The point is that in a tech startup, you are attempting to solve a previously unsolved problem. If the problem has already been solved before, why shouldn't your customers just use the existing solution? And there's a generic set of best practices for startup coding, but it basically amounts to "Do absolutely nothing that doesn't help you validate the key unknowns of your business hypothesis." Basically if you know that something is going to work, you shouldn't be doing it - you should be integrating the library/service/tool that already does it, or hiring the person that's done it before.


The vast majority of software startups are attempting to solve previously unsolved business problems using mostly the same technology stacks as everyone else. The basic principles of CI/CD are pretty similar regardless of language or tooling, and should now be understood by any competent senior developer regardless of whether they work in gaming or avionics or whatever. Applying those CI/CD principles absolutely helps with validating the key unknowns of your business hypothesis; it doesn't waste time, it saves time even at the beginning.

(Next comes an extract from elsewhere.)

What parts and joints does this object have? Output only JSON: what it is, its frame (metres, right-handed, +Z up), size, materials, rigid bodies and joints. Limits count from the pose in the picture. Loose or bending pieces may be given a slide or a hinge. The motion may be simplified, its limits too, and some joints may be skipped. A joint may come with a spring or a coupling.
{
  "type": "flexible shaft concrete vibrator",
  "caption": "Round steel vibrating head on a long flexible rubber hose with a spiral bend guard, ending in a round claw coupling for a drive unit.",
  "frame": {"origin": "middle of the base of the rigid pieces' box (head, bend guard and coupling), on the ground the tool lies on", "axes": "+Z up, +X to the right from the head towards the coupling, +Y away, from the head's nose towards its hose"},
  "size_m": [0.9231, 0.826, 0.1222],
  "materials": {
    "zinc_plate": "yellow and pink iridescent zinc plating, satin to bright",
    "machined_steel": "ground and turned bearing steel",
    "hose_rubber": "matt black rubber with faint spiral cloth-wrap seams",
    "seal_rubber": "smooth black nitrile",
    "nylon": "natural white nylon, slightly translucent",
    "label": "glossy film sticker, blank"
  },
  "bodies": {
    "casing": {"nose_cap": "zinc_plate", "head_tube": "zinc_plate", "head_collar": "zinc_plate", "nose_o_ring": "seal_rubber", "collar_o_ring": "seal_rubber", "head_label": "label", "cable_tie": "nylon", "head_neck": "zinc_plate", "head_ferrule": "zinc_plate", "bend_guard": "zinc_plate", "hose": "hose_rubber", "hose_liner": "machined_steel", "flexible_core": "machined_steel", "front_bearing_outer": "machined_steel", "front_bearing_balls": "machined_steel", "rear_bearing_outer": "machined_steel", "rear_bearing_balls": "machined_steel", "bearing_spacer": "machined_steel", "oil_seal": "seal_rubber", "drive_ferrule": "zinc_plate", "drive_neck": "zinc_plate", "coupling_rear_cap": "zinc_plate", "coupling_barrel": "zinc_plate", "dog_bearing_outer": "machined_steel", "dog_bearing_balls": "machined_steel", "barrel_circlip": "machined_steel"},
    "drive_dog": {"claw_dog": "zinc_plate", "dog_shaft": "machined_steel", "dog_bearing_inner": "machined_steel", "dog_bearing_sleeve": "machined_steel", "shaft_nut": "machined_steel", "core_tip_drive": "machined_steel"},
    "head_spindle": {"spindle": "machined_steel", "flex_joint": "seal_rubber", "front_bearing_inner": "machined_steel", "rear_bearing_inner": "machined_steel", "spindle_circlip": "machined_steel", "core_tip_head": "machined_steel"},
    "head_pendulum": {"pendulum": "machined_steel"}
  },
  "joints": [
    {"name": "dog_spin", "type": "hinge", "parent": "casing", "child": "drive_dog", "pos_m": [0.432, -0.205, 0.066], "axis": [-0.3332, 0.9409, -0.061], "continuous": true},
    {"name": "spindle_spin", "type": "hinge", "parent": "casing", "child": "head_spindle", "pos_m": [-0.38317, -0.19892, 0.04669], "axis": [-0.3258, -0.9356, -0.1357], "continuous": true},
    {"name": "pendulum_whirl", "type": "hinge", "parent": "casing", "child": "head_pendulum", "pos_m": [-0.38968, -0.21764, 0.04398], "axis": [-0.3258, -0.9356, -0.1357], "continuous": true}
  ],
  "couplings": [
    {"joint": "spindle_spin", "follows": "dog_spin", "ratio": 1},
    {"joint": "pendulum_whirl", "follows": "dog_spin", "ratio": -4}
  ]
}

There will of course be some outliers where these best practices don't apply, but I assert that those are very rare. Most startups aren't special.


Sure. If the technology involved in your software startup basically involves putting a web or mobile app in front of a Rails/Django/Node appserver in front of a RDBMS or equivalent NoSQL database, and the primary business questions are "What data do we need to store, and how do we present it to the user?" then getting your CI up is important. This was a large fraction of viable startups from 2005-2013, so it certainly was a large number of startup jobs.

However, my experience is that those opportunities are largely getting tapped out, and the ones that still exist in the market today are increasingly niche. Between YC & accelerators, services for startups (Clerky/Gusto/Stripe/AWS/etc.), availability of capital, and the amount of open-source software available to build systems, it's become incredibly easy to found a startup - which means that lots and lots of people have, and picked clean most of the markets where a viable product can be made by gluing together these components.

Continued success under capitalism means doing new things that haven't been done before. The web, mobile, and tablet were new platforms that opened up computing to huge new markets. However, all the new platforms since 2010 have fizzled and failed to get mass adoption - wearables, realtime web, AR, VR, cryptocurrency. That leaves tech startups founded today trying new things, either leveraging AI & data science for new insights, trying to get access to increasingly unruly data sources that have not yet been tapped, exploring variations on blockchains & cryptographic proofs, or combining various platforms & libraries in new ways to find new uses. All of these take a lot more experimentation and have much less defined best practices than web and mobile development, but the potential upside is much higher than leveraging a database-backed webapp to solve a new set of business problems.


Just because you change the acronyms doesn't mean that you can completely forget about CI/CD. It's still relevant. Even more so with the newer technologies. You'll probably use different build tools and testing tools. But everything else is still the same.


You will, and I'm certainly not objecting to the use of CI once you know what product you're building and what its architecture will look like. But the whole point of this discussion is that you don't know that in this phase of startup development. There is a non-trivial chance that you will have to swap out your entire tech stack or drop whole components from the product. Building extensive infrastructure around code that gets run 2-3 times and then deleted entirely is a waste of time.


If you've started building software that you're going to have scrap that quickly, your problem isn't with the tools. You've messed up big time with planning. Either way, you're still going to need CI/CD.


I'd agree that most are but if you move into scientific computing startups the problem domain is much different and CI is a nice to have. It's much more about R&D.


If we agree that CI is nice, and it's essentially free, then why not have it?


It's not really free - for CI to be useful you usually need a test suite to run, particularly with the interpreted languages like Python that are commonly used for scientific or exploratory programming. Test suites are a waste of time when you can't define what the expected behavior is, and we're talking about a particular problem domain where the goal is to find the expected behavior.


What use is it if it is too dangerous|volatile to use?